Scott, what are some of the worst opening lines you've ever read?

Professor SCOTT RICE (English, San Jose State University; Author, "It Was a Dark and Stormy Night"): I can start with some short ones like: The sun rolls slowly like a fiery fur ball caught up uneasily unto a sky-blue carpet by a giant unseen cat.

(Soundbite of laughter)

Prof. SCOTT: The thing that goes back and forth inside the old grandfather clocks swing back and forth like a pendulum.

(Soundbite of laughter)

Prof. RICE: There's a reason for that.

(Soundbite of laughter)

HANSEN: What - what's the - you had one about Dennys?

Prof. RICE: Oh yes. The rising sun crawled over the ridge and slithered across the hot barren terrain and to every nook and cranny like grease on a Dennys grill on the morning rush. But only until 11 o'clock when they switch to the lunch menu.

(Soundbite of laughter)

HANSEN: How did you get the idea to hold a contest for the worst writing? I mean, 25 years you've been doing this.
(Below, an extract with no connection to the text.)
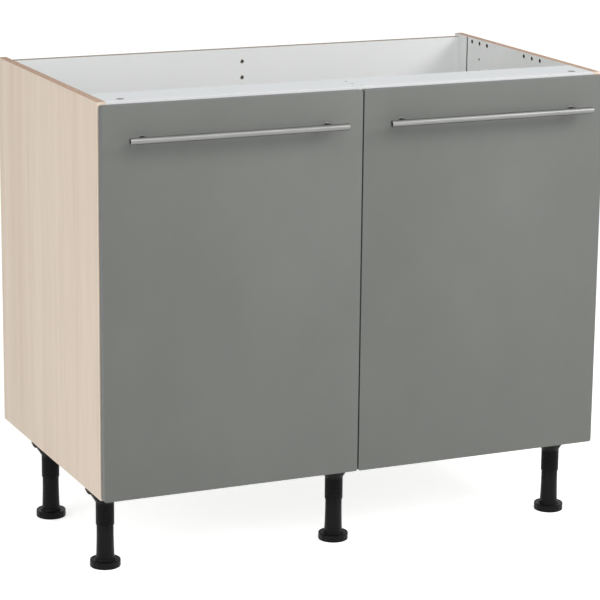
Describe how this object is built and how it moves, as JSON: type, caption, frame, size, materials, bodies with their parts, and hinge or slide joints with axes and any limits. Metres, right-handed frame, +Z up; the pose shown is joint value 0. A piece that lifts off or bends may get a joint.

Prof. RICE: Oh, yeah. A lot of different reasons. We were talking about literary contests one day and I started to think about this conversation stopper I had in graduate school, I discovered what novel begin with: It was a dark and stormy night. It was Paul Clifford by Bulwer-Lytton, probably better known for having written the "Last Days of Pompeii" and for originating a line - the pen is mightier than the sword. And also, by the way, he originated the expression: the almighty dollar.

HANSEN: Interesting.

Prof. RICE: So I thought why don't we have a writing contest that asks for people to submit bad writing but let's not ask for very much. Let's ask for bad opening sentences and we'll call it the Bulwer-Lytton contest.

HANSEN: Cool. What's the criteria? I mean do you have a laugh-o-meter and if it goes over the red lineā€¦

Prof. RICE: Oh, no. It's a - I think the smartest thing we ever decided to do was not to tell people what we're looking for.


Prof. RICE: You know, I mean, if you start thinking about it, in a Tony Hillerman novel somebody asked, I think it was Jim Chee, who's investigating a crime site on a high desert nuzzle(ph). What are you looking for? And he says I'm not looking for anything in particular then I might not see something I'm not looking for. And so we just read them and we respond.

HANSEN: Has anyone gone on from winning this contest to becoming a published writer?

Prof. RICE: Oh yeah. Oh yeah. Some of the people do go on and are publishing fiction. It's just that they're not - we don't have John Bars(ph) doing it or someone of that bignitude(ph).

HANSEN: You don't go and check out their opening lines too?

Prof. RICE: No. No. No. But they have sense of humor and real powers in invention.

HANSEN: Scott Rice is sorting through the entries for the 25th Annual Bulwer-Lytton Worst Fiction Opening Line Contest. The deadline for submission is July 15th. The winner will be announced July 23rd. And we reached Scott in his office at San Jose State University where he's hip deep in bad writing. Thanks a lot, Scott.

Prof. RICE: Thank you.

HANSEN: This is NPR News.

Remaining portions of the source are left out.